About 70 policy-makers, diplomats, academics, experts and students from all over the North Caucasus Federal District – as well as Moscow, Brussels and Berlin – visited the city of Pyatigorsk June 6-8, 2013 for the conference, “New Challenges to Regional Security” organized by the NATO Information Office in Moscow and Pyatigorsk State Linguistic University.
The significance of the conference reached far beyond the region. Even James Appathurai, Deputy Assistant Secretary General for Political Affairs and Security Policy and NATO Secretary General’s Special Representative for the Caucasus and Central Asia, joined the conference from the NATO HQ in Brussels.
While Russian regional analysts and academics received an opportunity to share their insights and learn the Alliance’s vision on certain issues straight from the horse’s mouth, NATO officials were able to listen and directly reach out to those who deal daily with security problems on the ground.

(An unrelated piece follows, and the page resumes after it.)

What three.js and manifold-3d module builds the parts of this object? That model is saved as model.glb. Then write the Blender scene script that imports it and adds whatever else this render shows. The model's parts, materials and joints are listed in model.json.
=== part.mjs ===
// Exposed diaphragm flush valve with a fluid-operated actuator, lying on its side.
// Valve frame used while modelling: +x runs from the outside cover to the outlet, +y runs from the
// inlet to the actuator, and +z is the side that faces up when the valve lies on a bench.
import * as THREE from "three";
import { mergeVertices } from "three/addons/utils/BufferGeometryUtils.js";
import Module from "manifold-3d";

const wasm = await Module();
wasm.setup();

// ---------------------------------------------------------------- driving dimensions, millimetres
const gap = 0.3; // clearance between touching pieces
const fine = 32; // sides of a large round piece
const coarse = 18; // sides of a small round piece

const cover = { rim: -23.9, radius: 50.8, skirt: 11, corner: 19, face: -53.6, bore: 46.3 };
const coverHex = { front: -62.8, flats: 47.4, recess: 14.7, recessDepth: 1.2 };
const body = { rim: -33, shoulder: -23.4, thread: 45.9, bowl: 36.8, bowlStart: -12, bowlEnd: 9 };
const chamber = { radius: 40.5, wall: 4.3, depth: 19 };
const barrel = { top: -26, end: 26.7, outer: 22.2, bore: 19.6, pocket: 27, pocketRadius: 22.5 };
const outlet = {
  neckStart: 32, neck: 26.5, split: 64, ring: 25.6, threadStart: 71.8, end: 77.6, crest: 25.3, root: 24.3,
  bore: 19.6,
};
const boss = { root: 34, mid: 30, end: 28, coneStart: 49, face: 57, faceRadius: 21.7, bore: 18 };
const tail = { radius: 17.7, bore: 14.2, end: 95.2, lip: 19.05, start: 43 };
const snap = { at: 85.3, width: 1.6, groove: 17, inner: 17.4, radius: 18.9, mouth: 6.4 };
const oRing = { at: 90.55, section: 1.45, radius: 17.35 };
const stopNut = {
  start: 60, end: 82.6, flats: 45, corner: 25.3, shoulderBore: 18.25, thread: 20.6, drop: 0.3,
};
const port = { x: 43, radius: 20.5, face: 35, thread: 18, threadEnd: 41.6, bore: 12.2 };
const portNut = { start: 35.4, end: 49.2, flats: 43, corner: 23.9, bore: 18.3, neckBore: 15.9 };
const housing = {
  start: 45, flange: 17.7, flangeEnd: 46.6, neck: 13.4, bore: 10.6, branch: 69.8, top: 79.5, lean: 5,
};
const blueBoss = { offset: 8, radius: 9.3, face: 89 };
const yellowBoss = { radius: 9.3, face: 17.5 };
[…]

The opening remarks by Robert Pszczel, Director of the NATO Information Office in Moscow, and his Russian colleagues from the local branch of the Ministry of Foreign Affairs highlighted the need to seek common ground in tackling joint threats. All recognized that this is an ordeal involving the contradictory interests of the two parties, different approaches and often mutually-accusatory rhetoric. The issue acquires additional sensitivity since the North Caucasus is a sovereign Russian territory and any talk about NATO engagement, let alone foreign activities, is deemed with extreme suspicion by the Russian side. So when it comes to fighting radical extremism in the North Caucasus the Russian position is two-fold: cooperation with the West is necessary since it is a global threat but no direct foreign involvement in any form is acceptable.
Against this background the keynote remarks of James Appathurai clarified certain points. The diplomat stressed the two irritants in the relations between NATO and Russia in the South Caucasus: Georgia’s aspirations to join the Alliance and the disputed status of Abkhazia and South Ossetia. While these stumbling blocs are unlikely to be removed any time soon, there are no other areas, including the dispute between Armenia and Azerbaijan, where Moscow and Brussels come to loggerheads with one another, he opined. However, Appathurai suggested that the biggest cooperation opportunities for the two parties are in Central Asia, where an array of common challenges will arise after the NATO draw-down from Afghanistan.
The first panel analyzed the experience of security cooperation in the world’s key regions – the Middle East, the Balkans, the Central Asia and the Asian Pacific. Dr. Ivan Safranchuk from the Russian Diplomatic Academy argued that the lack of trust between NATO and Russia hampering a more robust cooperation in Central Asia stems not so much from Cold War inertia but rather is entailed in various conflicts where the parties took different sides: the 1999 war in Yugoslavia, 2008 conflict in Georgia, the current war in Syria, among other conflicts. However Safranchuk reinforced his argument by discussing areas of mutual interest in Afghanistan – first and foremost terrorism and drug-trafficking.
Steffen Elgersma, another high-ranking official from the NATO Political Affairs and Security Policy Division, said that cooperation was possible in the so-called “high visibility events” such as the upcoming Sochi 2014 Olympics. Speaking in the second panel which scrutinized security issues in the Southern Caucasus, he noted that NATO’s goals in the region were pragmatic and hence the number of joint initiatives of mutual interest with Russia outweighs points of contradiction.
Certainly, any discussion of Russia-NATO relations would fall short if the role of the major NATO contributor – the US – is not analyzed. The United States has been one of the most dynamic players in the region since the early 1990s and two presentations by Dr. Nana Gegelashvili, from the Institute of the USA and Canada Studies in the Russian Academy of Sciences, focused on major trends and policy problems of the last two decades. Experts applauded the 2011 US initiative to list the “Caucasus Emirate” among the top terrorist groups and agreed it was a success in joint US-Russia efforts to fight global terror. However there is a lot more to be done in this regard.
The third section, where the floor was given to student presenters, echoed this sentiment. Students talked about the social, economic and spiritual challenges that fuel fundamentalist ideology and offered their solutions to address this. Surprisingly, student visions of the causes of extremism – and ways to combat terrorism in the region – were harsher than that of their adult colleagues.
Central Eurasia is one of the most volatile areas in relations between Russia and NATO. The media coverage and the feedback the conference received show it contributed significantly, at least at the academic level, to understanding that in times where the two parties are confronted with grave challenges, such as violent extremism, the security of one cannot be guaranteed at the expense of the other and greater interoperability is required.